The granddaughter of Hassan al-Banna, the late founder of the Muslim Brotherhood in Egypt, feels differently. Sanaa al-Banna, 25, at work on her doctorate at Cairo University, left the Brotherhood a few years ago and has cut almost all communication with members. She is working with a separate activist group now.

“If I were a man, I still would have left. There’s no freedom for either sex,” she says. “The Brotherhood is becoming more and more like the NDP (the National Democratic Party of Hosni Mubarak, which was quickly disbanded after his ouster). There’s no transparency, no permission for the divergence of thoughts or critical thinking. It’s their way or you’re out.”

“They wanted me to stay on the front desk, you know, the people the media talk to – Khairat al-Shater’s ‘friendly to the West’ public relations wing. But these people really have no say. I was the old Sondos,” she says. “But I got out.”

Asem on American TV

Back in New York, Asem finally decides what she’ll wear for her debut on CNN (a fitted off-white blazer). She says she’s nervous about what an American audience will think of her.

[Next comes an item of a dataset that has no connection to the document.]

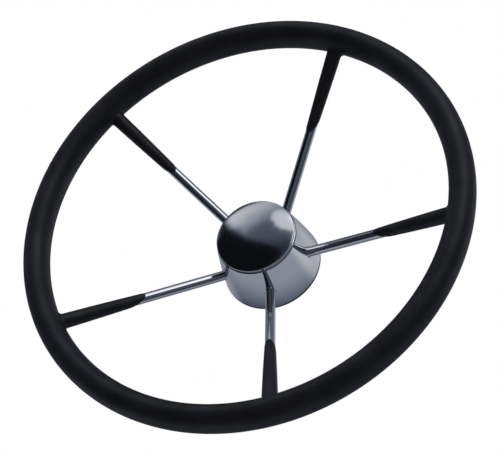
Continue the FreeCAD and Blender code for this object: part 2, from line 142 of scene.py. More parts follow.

“We have the Egyptian streets and we’re just trying to show secular Egyptians and the world that they shouldn’t be afraid,” she says, sure of her mission. “That’s all, honestly.”

She goes on “Starting Point,” a talk-driven morning show hosted by Soledad O’Brien.

Will Cain, a conservative pundit, interrupts her as she’s speaking. “One of the charges often made … is you come, say stuff to us in English here … and then go back to Egypt, speak in Arabic, and say just the opposite,” he says.

She knew this question was coming. Her voice shakes and she’s visibly nervous. She looks like a 24-year-old with a lot of responsibility.

Cain is wrong, she tries to say – the Brotherhood’s message is consistent. It stands for human dignity and freedom. It has expressed full commitment to the peace treaty with Israel. It wants a civil, democratic state.